I couldn't quickly find a picture of the actual Festool jig so I may be missing something. I'm going by the picture of the jig Rob (Cannuck) posted. In Rob's jig the router sits on top of a flat rectangular plate. In the Rockler jig the router sits on top of a flat circular plate. Your line in bold above applies to both. You have to add your own devises to enclose the area between the base and the motor if you want good suction.

The fact that you have to remove your routers base plate kills the Rockler anyway.
 
Yeah I do not like replacing the plate. I have a lot of jigs like that and it is a hassle. You have to realign the center every time and sometimes the same screws do not work if the new plate is really thin or really thick.

I have a circle jig for small circles that is sitting on a router base and I barely ever use it.  I used to buy a base for every plate. After 6 Dewalt plunge bases it just got ridiculous. Thats a lot of money for a cheap little plate.

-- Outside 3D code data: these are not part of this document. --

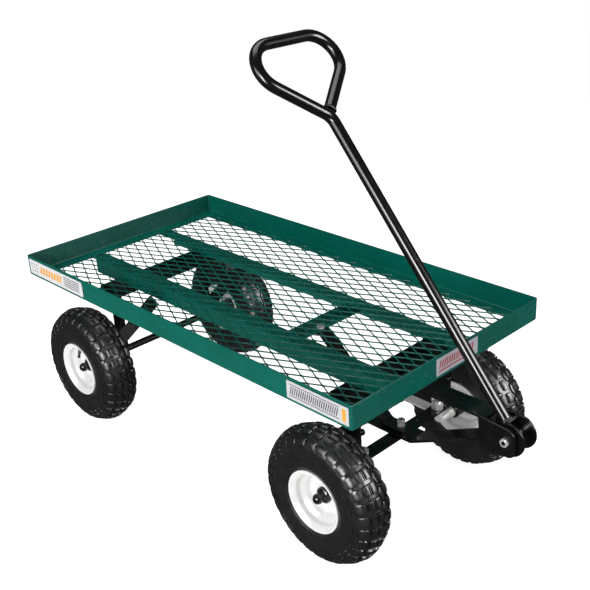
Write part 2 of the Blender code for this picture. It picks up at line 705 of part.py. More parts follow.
def clevis():
    """Two round cheeks on the pivot bolt, joined by a web that carries the tube."""
    reach = TUBE_START - GAP
    start = math.acos(reach / CHEEK_R) + math.radians(6)
    outline = [(WEB_HALF, reach), (-WEB_HALF, reach)]
    steps = 16
    for i in range(steps + 1):
        a = math.pi / 2 + start + (2 * math.pi - 2 * start) * i / steps
        outline.append((CHEEK_R * math.cos(a), CHEEK_R * math.sin(a)))
    turn = Matrix.Rotation(-(math.pi / 2 - LEAN), 4, "Y") @ Matrix.Rotation(math.radians(90), 4, "X")
    fork = as_mesh(flat("clevis", outline, 2 * CHEEK_OUT, BLACK, PIVOT, [ring(PIN_R + GAP, 14)],
                        turn.to_euler(), handle_axis))
    slot = block("clevis_slot", (-0.05, -CHEEK_IN, -0.05), (0.05, CHEEK_IN, reach - WEB_T), BLACK)
    slot.data.transform(Matrix.Translation(slot.location))
    slot.location = PIVOT
    slot.rotation_euler = (0, -(math.pi / 2 - LEAN), 0)
    combine(fork, slot, "DIFFERENCE")


clevis()

# ---------------------------------------------------------------- wheels
# (radius, distance outward from the wheel's middle plane), outboard half
TYRE_HALF = [(BEAD_R + GAP, 0.0230), (0.0640, 0.0345), (0.0900, 0.0385), (0.1160, 0.0335), (0.1270, 0.0175),
             (TYRE_R, 0.0040)]
WELL_R = BEAD_R - 0.0085
RIM_OUTER = [(RIM_R, RIM_HALF), (RIM_R, 0.0325), (BEAD_R, 0.0262), (BEAD_R, 0.0180), (WELL_R, 0.0110)]
DISH = [(WELL_R - RIM_SHEET, 0.0120), (BEAD_R - RIM_SHEET, 0.0190), (BEAD_R - RIM_SHEET, 0.0275),
        (RIM_R - RIM_SHEET, RIM_HALF)]
RIM_DISC = [(0.0380, -0.0015), (HUB_R + 0.0004, 0.0015), (HUB_R + 0.0004, 0.0060), (0.0380, 0.0030)]
HUB = [(HUB_R, 0.0100), (HUB_R, -HUB_REACH), (AXLE_R + GAP, -HUB_REACH), (AXLE_R + GAP, 0.0125), (0.0125, 0.0125)]


def mirrored(half_profile):
    return [(r, -h) for r, h in reversed(half_profile)]


def wheel(word, x, track, side, parent):
    """Tyre, rim, hub, cap and valve on one axle."""
    centre = Vector((x, side * track, AXLE_Z))
    outward = (math.radians(-90 * side), 0, 0)
    axis = pivot("wheel_axis_" + word, centre, parent)
    turned("tyre_" + word, TYRE_HALF + mirrored(TYRE_HALF), RUBBER,
           centre, outward, 32, axis)
    rim = RIM_OUTER + mirrored(RIM_OUTER) + mirrored(DISH) + RIM_DISC + DISH
    turned("rim_" + word, rim, WHITE, centre, outward, 26, axis)
    turned("hub_" + word, HUB, PLASTIC, centre, outward, 18, axis)
    ball = [(0.0, 0.0220 + BALL_R)]
    for step in range(1, 5):
        a = math.radians(90 - 27 * step)
        ball.append((BALL_R * math.cos(a), 0.0220 + BALL_R * math.sin(a)))
    ball += [(0.0100, 0.0156), (0.0, 0.0156)]
    turned("cap_" + word, ball, PLASTIC, centre, outward, 14, axis)
    angle = math.radians(VALVE_ANGLE[word])
    spoke = Vector((math.cos(angle), 0, math.sin(angle)))
    lean = Vector((0, side * 0.519, 0)) - spoke * 0.855
    root = centre + spoke * 0.0400 + Vector((0, side * 0.0158, 0))
    stem = [(0.0, 0.0200), (0.0030, 0.0200), (0.0030, 0.0125), (0.0038, 0.0110), (0.0038, 0.0), (0.0, 0.0)]
    turned("valve_" + word, stem, PLASTIC, root, lean.to_track_quat("Z", "Y").to_euler(), 10, axis)


for word, side in (("left", 1), ("right", -1)):
    wheel("front_" + word, FRONT_X, FRONT_TRACK, side, axes[word])
    wheel("rear_" + word, REAR_X, REAR_TRACK, side, None)

# ---------------------------------------------------------------- plain labels
low = RIM_TOP - 0.038
high = RIM_TOP - 0.005
y = -DECK_W / 2 - GAP
x = DECK_X + DECK_L / 2 + GAP
block("label_side_rear", (DECK_X - 0.472, y - LABEL_T, low), (DECK_X - 0.266, y, high), LABEL)
block("label_side_front", (DECK_X + 0.338, y - LABEL_T, low), (DECK_X + 0.4765, y, high), LABEL)
block("label_front", (x, -0.048, low), (x + LABEL_T, 0.066, high), LABEL)
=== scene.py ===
"""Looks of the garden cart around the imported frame: powder-coated angle, raised expanded mesh, bent and
welded bar stock, plated hardware, and treaded tyres on white rims. Metres, in the model's own frame."""
import bisect
import json
import math
import random

import bpy
import bmesh
from mathutils import Matrix, Vector


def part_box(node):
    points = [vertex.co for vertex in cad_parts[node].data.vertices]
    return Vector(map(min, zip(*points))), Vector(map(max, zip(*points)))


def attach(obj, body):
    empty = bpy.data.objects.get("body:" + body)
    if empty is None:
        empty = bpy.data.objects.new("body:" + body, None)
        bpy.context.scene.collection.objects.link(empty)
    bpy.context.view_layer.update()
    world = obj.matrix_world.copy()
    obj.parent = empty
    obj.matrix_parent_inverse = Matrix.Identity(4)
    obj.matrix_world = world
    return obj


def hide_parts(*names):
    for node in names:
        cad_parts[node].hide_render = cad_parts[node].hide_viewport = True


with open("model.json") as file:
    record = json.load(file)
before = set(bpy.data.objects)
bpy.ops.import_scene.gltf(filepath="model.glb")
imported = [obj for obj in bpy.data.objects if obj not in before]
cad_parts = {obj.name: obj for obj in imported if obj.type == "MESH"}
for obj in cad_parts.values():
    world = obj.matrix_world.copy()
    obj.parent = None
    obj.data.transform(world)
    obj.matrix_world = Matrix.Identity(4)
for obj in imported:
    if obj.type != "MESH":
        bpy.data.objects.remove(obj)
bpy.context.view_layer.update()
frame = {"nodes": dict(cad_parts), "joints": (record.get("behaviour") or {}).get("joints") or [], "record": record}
BODY_OF = {node: body for body, nodes in frame["record"]["behaviour"]["bodies"].items() for node in nodes}
AXIS_AT = {joint["name"]: Vector(joint["pos_m"]) for joint in frame["joints"]}
SIDES = (("left", 1), ("right", -1))
EDGE = 0.0008  # how far the edges of cut steel are broken
WELD_R = 0.0022

# -------- materials


def settle(node, values):
    """Values for a node's sockets."""
    for socket, value in values.items():
        node.inputs[socket].default_value = value


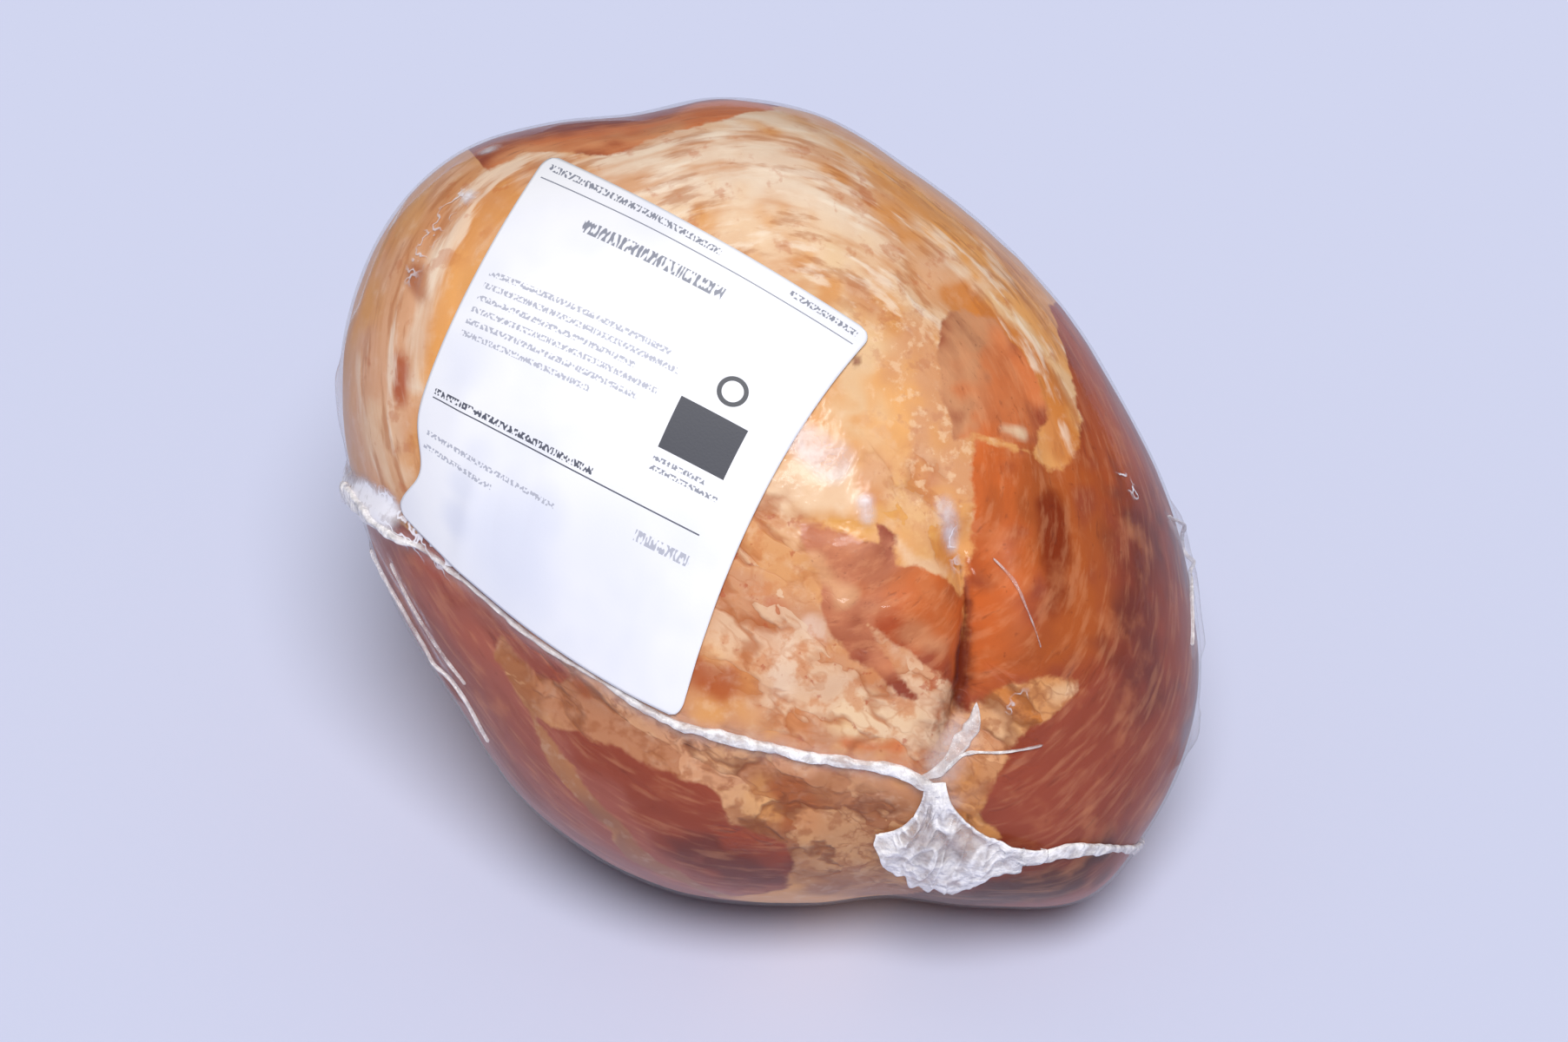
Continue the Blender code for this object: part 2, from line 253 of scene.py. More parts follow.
    def distance(self, directions: np.ndarray, path: np.ndarray) -> np.ndarray:
        """Distance in mm over the surface from each direction to a path of directions."""
        nearest = np.full(len(directions), np.inf)
        if len(path) == 1:
            nearest = np.linalg.norm(directions - path[0], axis=1)
        for start, end in zip(path[:-1], path[1:]):
            along = end - start
            t = np.clip((directions - start) @ along / (along @ along), 0, 1)
            gap = np.linalg.norm(directions - start - t[:, None] * along, axis=1)
            nearest = np.minimum(nearest, gap)
        return nearest * self.plain_radius(directions)

    def depth_inside(self, directions: np.ndarray, loop: Path) -> np.ndarray:
        """Distance in mm to a closed loop, above zero inside it.

        The inside is told by counting the loop's edges that a level line crosses, on a map
        that keeps each direction's turn round the face's middle and its angle away from it.

        Args:
            directions: Unit directions to test.
            loop: Places of the loop, in order.

        Returns:
            One signed distance for each direction.
        """
        corners = self.directions_of(loop)
        flat = []
        for rows in (directions, corners):
            across = np.maximum(np.hypot(rows[:, 0], rows[:, 1]), 1e-9)
            flat.append(rows[:, :2] * (np.arctan2(across, rows[:, 2]) / across)[:, None])
        x, y = flat[0].T
        inside = np.zeros(len(x), bool)
        for (x0, y0), (x1, y1) in zip(flat[1], np.roll(flat[1], -1, axis=0)):
            crosses = (y0 > y) != (y1 > y)
            rise = y1 - y0 if y1 != y0 else 1.0
            inside ^= crosses & (x < x0 + (y - y0) * (x1 - x0) / rise)
        away = self.distance(directions, np.vstack([corners, corners[:1]]))
        return np.where(inside, away, -away)

    def relief(self, directions: np.ndarray) -> np.ndarray:
        """Height in mm of bell-shaped swells, less furrows, with waves for the low lobes."""
        scale = self.plain_radius(directions)
        height = np.zeros(len(directions))
        for centre, reach, rise in self.swells:
            off = np.linalg.norm(directions - unit(np.array(centre)), axis=1) * scale
            height += rise * np.exp(-((off / reach) ** 2))
        for path, half_width, depth in self.furrows:
            away = self.distance(directions, self.directions_of(path))
            height -= depth * np.exp(-((away / half_width) ** 2))
        u = directions[:, 0] * scale - self.lobe_centre[0]
        v = directions[:, 1] * scale - self.lobe_centre[1]
        along = u * math.cos(self.lobe_turn) + v * math.sin(self.lobe_turn)
        aside = v * math.cos(self.lobe_turn) - u * math.sin(self.lobe_turn)
        window = np.exp(-((np.hypot(u, v) / self.lobe_reach) ** 2)) * (directions[:, 2] > 0)
        waves = np.cos(2 * math.pi * along / self.lobe_pitch[0])
        waves = waves * np.cos(2 * math.pi * aside / self.lobe_pitch[1])
        return height + self.lobe_height * window * waves

    def to_row(self, points: np.ndarray) -> np.ndarray:
        """Points of the face frame with +Z up, pressed flat where they meet the table."""
        sine, cosine = math.sin(self.tilt), math.cos(self.tilt)
        placed = np.column_stack([
            points[:, 0],
            points[:, 1] * sine - points[:, 2] * cosine,
            points[:, 1] * cosine + points[:, 2] * sine,
        ]) + np.array(self.centre)
        height, soft = placed[:, 2], self.rest_softness
        pressed = np.where(height > -soft, (height + soft) ** 2 / (4 * soft), 0.0)
        placed[:, 2] = np.where(height >= soft, height, pressed)
        return placed

    def surface(self, directions: np.ndarray, extra: np.ndarray | float = 0.0) -> np.ndarray:
        """Points in mm of the surface along directions, farther out by extra."""
        reach = self.plain_radius(directions) + self.relief(directions) + extra
        return self.to_row(directions * reach[:, None])

    def with_normals(self, directions: np.ndarray) -> tuple[np.ndarray, np.ndarray]:
        """Surface points and outward normals, by small steps to both sides."""
        aside = unit(np.cross(directions, self.normal_guide))
        points = self.surface(directions)
        spans = []
        for way in (aside, unit(np.cross(directions, aside))):
            step = self.normal_step * way
            spans.append(self.surface(unit(directions + step)) - self.surface(unit(directions - step)))
        normals = unit(np.cross(*spans))
        outward = np.sign(np.sum(normals * (points - np.array(self.centre)), axis=1))
        return points, normals * outward[:, None]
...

Actually, I think I am going to remove that today and get another base for inlay. Thanks for reminding me of that I forgot I even had that darn plunge base. I love how the DeWalts and some PC can swap the motors to different bases it helps me a lot and is faster than resetting the plates or jigs every time.

Nickao
 
I went to the EKAT site to look at the routing aid. Unless I'm mistaken (It happens!) the sum of the parts is aprx $80 cheaper than buying the jig.
 
Here is my attempt at saving some $$$. The acrylic is from Interstate Plastics, the hardware is festool OEM ordered thru Bob Marino. Total cost aprx $60 and an hour and haff or so.
 
Looks great.  You've done acrylic work before haven't you.  You should go looking for the plexi work the Bill Wyko does on the cars he does.  Inspirational.  Keep it going.  If you come up with other jig ideas, please let us FOGers know.